Thank you to all speakers @katmeyer, @timoreilly, @steverubel, @zappos, @carribugbee, @twittermoms, @flwbooks, @davidjdeal, @bethharte, @dunkindonuts, @reggiebradford, @wholefoods, @tedmurphy, @adbroad, @digitalroyalty, @erictpeterson, @mvolpe, @laureltouby, @sarahm and to Zappos.com for the after event happy hour.

Leveraging the power of Twitter

Last week I posted the following twitter request“Can somebody loan me (or buy me) a Dell 2950 decked out so I can run and publish some benchmarks. Please!”

In a same day response I was offered access to use 2 x Dell 1950’s, and today I’m now actually using these machines for my own testing. I would like to thank cafemom (Barry, Anthony & Dan) for the loan of hardware.

And now the chance to better understand the RAID configuration of the DELL PERC Controllers, trying out some different RAID types, LVM configurations and disk tests. When I’m done with my System Administrator refresher, I’m then be trying some different MySQL Benchmarks to test various MySQL configuration settings including using the new Juice benchmark.

Twitter Tips

I have in the past questioned the value of Twitter as an effective business tool, but it continues to defy the trend of inability to bridge the business gap with social media.

Even with still continual growth problems (at least it’s not down as much) Twitter is everywhere I go, see or do. You see it at business events, business cards, meetups even on CNN Headline News. There are so many various differ twitter sites, applications, widgets etc, I’m surprised there isn’t a twitter index just of the twitter related sites.

I have now incorporated Twitter into my professional site and I’m using this micro-blogging approach more to share my professional skills and interests to my growing band of followers.
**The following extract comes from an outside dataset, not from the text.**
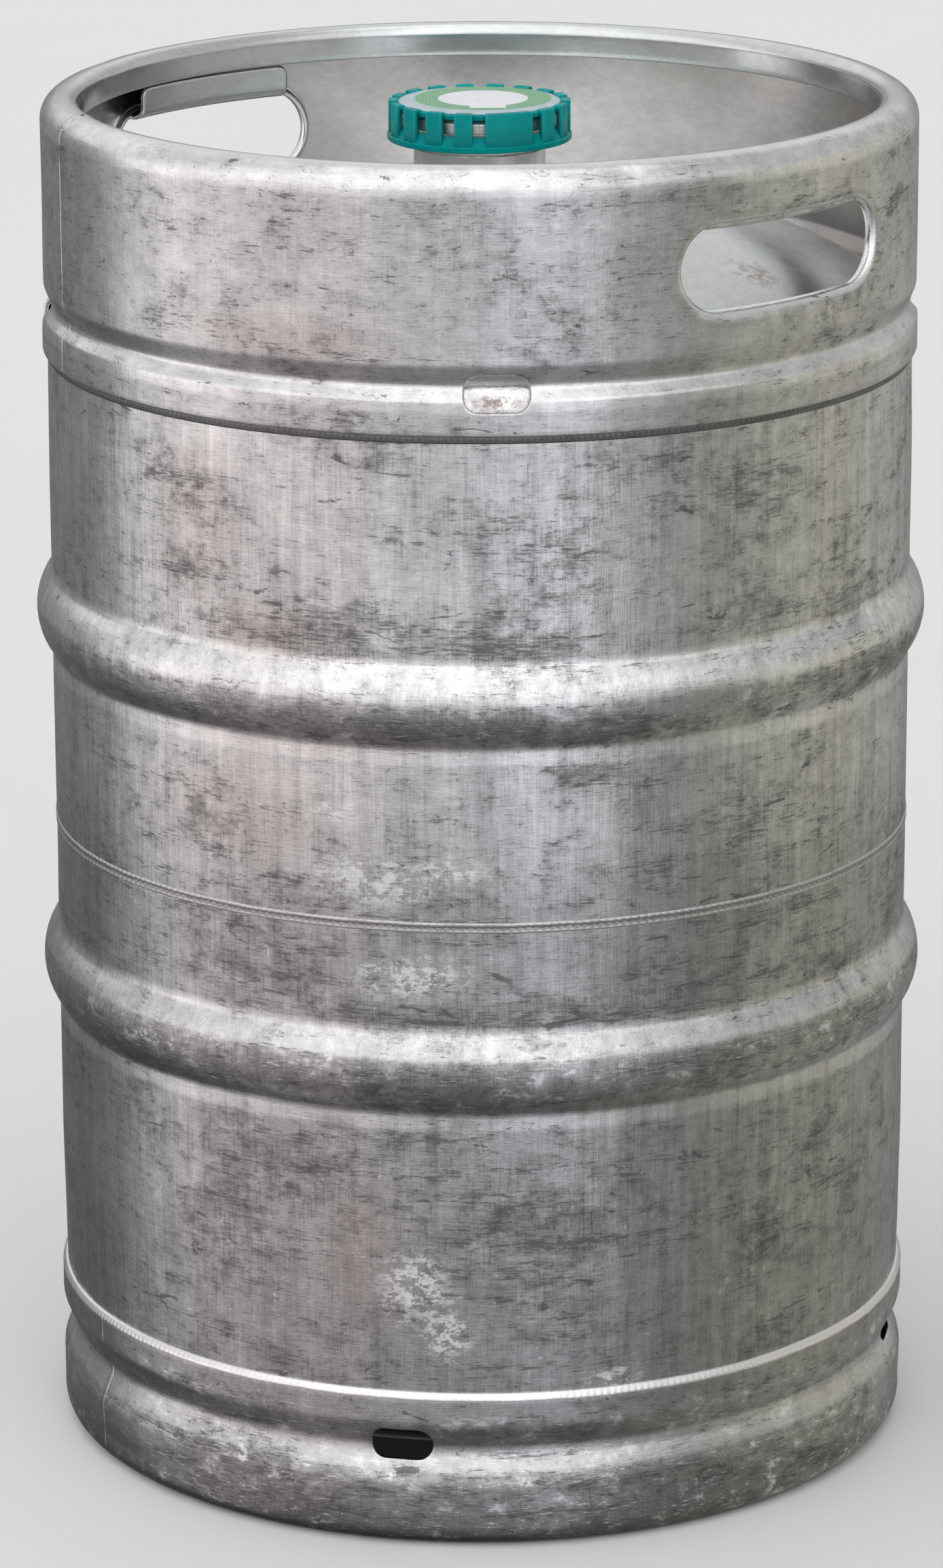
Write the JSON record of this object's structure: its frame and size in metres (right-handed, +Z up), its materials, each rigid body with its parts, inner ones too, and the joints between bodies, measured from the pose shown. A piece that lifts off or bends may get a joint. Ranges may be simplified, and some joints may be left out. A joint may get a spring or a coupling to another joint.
{
  "type": "beer keg",
  "caption": "Upright stainless steel beer keg with two rolling hoops, rolled top and bottom chimes, handholes, a sprung dispensing valve with dip tube and a push-fit plastic security cap.",
  "frame": {"origin": "centre of the foot ring, on the floor", "axes": "+Z up along the keg's axis, the two handholes on +X and -X"},
  "size_m": [0.386, 0.386, 0.592],
  "materials": {
    "shell_steel": "satin, scuffed",
    "chime_steel": "satin, scuffed",
    "weld_steel": "rippled, bright",
    "fitting_steel": "machined",
    "spring_steel": "drawn wire",
    "valve_rubber": "moulded",
    "cap_plastic": "moulded, satin",
    "label_film": "printed film"
  },
  "bodies": {
    "keg": {"upper_shell": "shell_steel", "lower_shell": "shell_steel", "middle_weld": "weld_steel", "top_chime": "chime_steel", "bottom_chime": "chime_steel", "top_chime_weld": "weld_steel", "bottom_chime_weld": "weld_steel", "top_chime_seam": "weld_steel", "bottom_chime_seam": "weld_steel", "neck": "fitting_steel", "neck_weld": "weld_steel", "neck_seal": "valve_rubber", "lock_ring": "spring_steel", "spear_body": "fitting_steel", "spring_cage": "fitting_steel", "gas_spring": "spring_steel"},
    "extractor": {"gas_valve": "valve_rubber", "valve_insert": "fitting_steel", "down_tube": "fitting_steel", "beer_spring": "spring_steel"},
    "beer_valve": {"beer_valve": "fitting_steel"},
    "cap": {"security_cap": "cap_plastic", "cap_label": "label_film"}
  },
  "joints": [
    {"name": "cap_lift", "type": "slide", "parent": "keg", "child": "cap", "axis": [0, 0, 1], "range_m": [0, 0.06]},
    {"name": "gas_valve_press", "type": "slide", "parent": "keg", "child": "extractor", "axis": [0, 0, -1], "range_m": [0, 0.006], "stiffness_N_per_m": 6000, "springref_m": -0.012, "deforming": ["gas_spring"]},
    {"name": "beer_valve_press", "type": "slide", "parent": "extractor", "child": "beer_valve", "axis": [0, 0, -1], "range_m": [0, 0.005], "stiffness_N_per_m": 1500, "springref_m": -0.008, "deforming": ["beer_spring"]}
  ]
}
I don’t expect to make the Twitter top list which is headed by CNN Breaking News with 667,353 followers.

Even Lance Armstrong (who rates 9th) used Twitter for press releases this week of his injuries.

For more reading check out How Twitter Makes You A Better Writer and 27 Twitter Applications Your Small Business Can Use Today.

I was surprised to see How to get a job by blogging: Tips for a setting up the kind of professional blog that will get you hired, barely mention Twitter.

Now be sure to add a background appropriate to your Twitter. This one is wicked.

NY Tech 1995-2008. Opening Web 2.0 Expo NY Keynote

Web 2.0 Expo NY keynotes are happening today. Technology in use included CrowdVine which I’d not heard of, and plenty of Twitter feeds such as w2e_NY08.

The opening keynote was Fred Wilson from Union Square Ventures with his presentation New York’s Web Industry From 1995 to 2008: From Nascent to Ascendent .

Some stats, Seed and early stage deals.

  • 1995 230 SF Bay area, 30 in NY
  • 2008 360 SF Bay area, 116 in NY

Fred first asked “New York is not an alley. Call it Broadway, or just New York.”

Here is a summary of his history of New York Web Industry.

  • 1991 – ZDNet
  • 1993 – New York Online Dialup services
  • 1993 – Jupiter Communications online conference
  • 1993 – Prodigy
  • 1994 – Startups such as Pseudo, Total New york, Razorfish.
  • 1994 – Time Warner Pathfinder
  • 1995 -NYIC 55 Broad St. – Technology oriented building
  • 1995 – Seth Godin – Yoyodyne – Permission Marketing
  • 1995 – itraffic, agency.com, NY Times online
  • 1995 – Softbank, Double Click, 24×7, Real Media
  • 1996 – Silicon Alley Reporter
  • 1996 – ivillage, the knot
  • 1996 – Flatiron Partners – good sued for that
  • 1997 – The Silicon Alley Report Radio Show
  • 1997 – mining co.
  • 1997 – Total NY sold to AOL
  • 1997 – Agency rollups razorfish buying 4 companies
  • 1997 – DoubleClick IPO
  • 1998 – Seth Godin moves to Yahoo
  • 1998 – Burn Rate
  • 1998 – Kozmo – We’ll be right over
  • 1998 – was the last year of sanity in the Internet wave
  • 1999 – The start of the boom
  • 1999 the big players came online , all hell breaks loose. 200 startups were funded in 1999, 300 in 2000.
  • 2000 – The Crash & Burn
  • 2000 – f**kedcompany
  • 2000 – Google came to New York. – 86th St Starbucks
  • 2001 – Layoffs, Landlords and bankruptcies
  • 2002 – Rock bottom
  • 2003 – Renewal
  • 2003 – Blogging started gizmodo
  • 2003 – Web 2.0 coined
  • 2003 – del.icio.us was launched from a computer in an apartment
  • 2004 – NY Tech Meetup
  • 2004 – Union Square Ventures $120million raised
  • 2005 – about.com acquired by NY Times
  • 2005 – Etsy
  • 2006 – Google took over port authority building, now with 750 engineers in NY
  • 2008 – Web 2.0 comes to New York City

New York is now 1/3 of Silicon valley, compared to 1/8 of funded Internet companies.

One thing mentioned is a documentary called “We live in Public”. Some of the footage from 1999, is so early Big Brother.